All of this is a long way of getting around to talking about a new thing I’m wondering about, the Node.js fork. It’s interesting to think about open source software forks in light of Hirschman’s concepts of Exit and Voice since so much of the activity of open source development is open, virtual communication. While you might at first think a software fork is definitely a kind of Exit, it sounds like IO.js was perhaps a friendly fork of just somebody who wanted to hack around. In theory, code can be shared between forks–in fact this was the principle that GitHub’s forking system was founded on. So there are open questions (to me, who isn’t involved in the Node.js community at all and is just now beginning to wonder about it) along the lines of to what extent a fork is a real event in the history of the project, vs. to what extent it’s mythological, vs. to what extent it’s a reification of something that was already implicit in the project’s sociotechnical structure. There are probably other great questions here as well.

A friend on the inside tells me all the action on this happened (is happening?) on the GitHub issue tracker, which is definitely data we want to get BigBang connected with. Blissfully, there appear to be well supported Python libraries for working with the GitHub API. I expect the first big hurdle we hit here will be rate limiting.
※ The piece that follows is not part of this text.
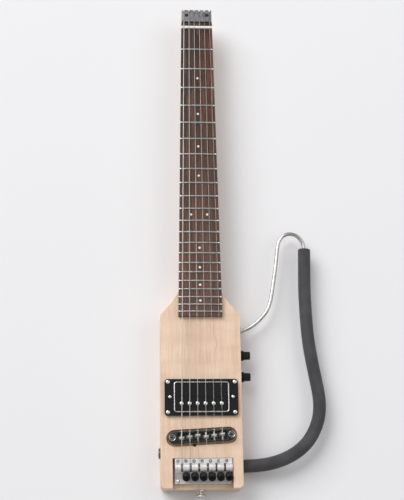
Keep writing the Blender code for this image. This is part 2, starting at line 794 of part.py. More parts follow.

Though we haven’t been able to make integration work yet, I’m still hoping there’s some way we can work with MetricsGrimoire. They’ve been a super inviting community so far. But our software stacks and architecture are just different enough, and the layers we’ve built so far thin enough, that it’s hard to see how to do the merge. A major difference is that while MetricsGrimoire tools are built to provide application interfaces around a MySQL data backend, since BigBang is foremost about scientific analysis our whole data pipeline is built to get things into Pandas dataframes. Both projects are in Python. This too is a weird microcosm of the larger sociotechnical ecosystem of software production, of which the “open” side is only one (important) part.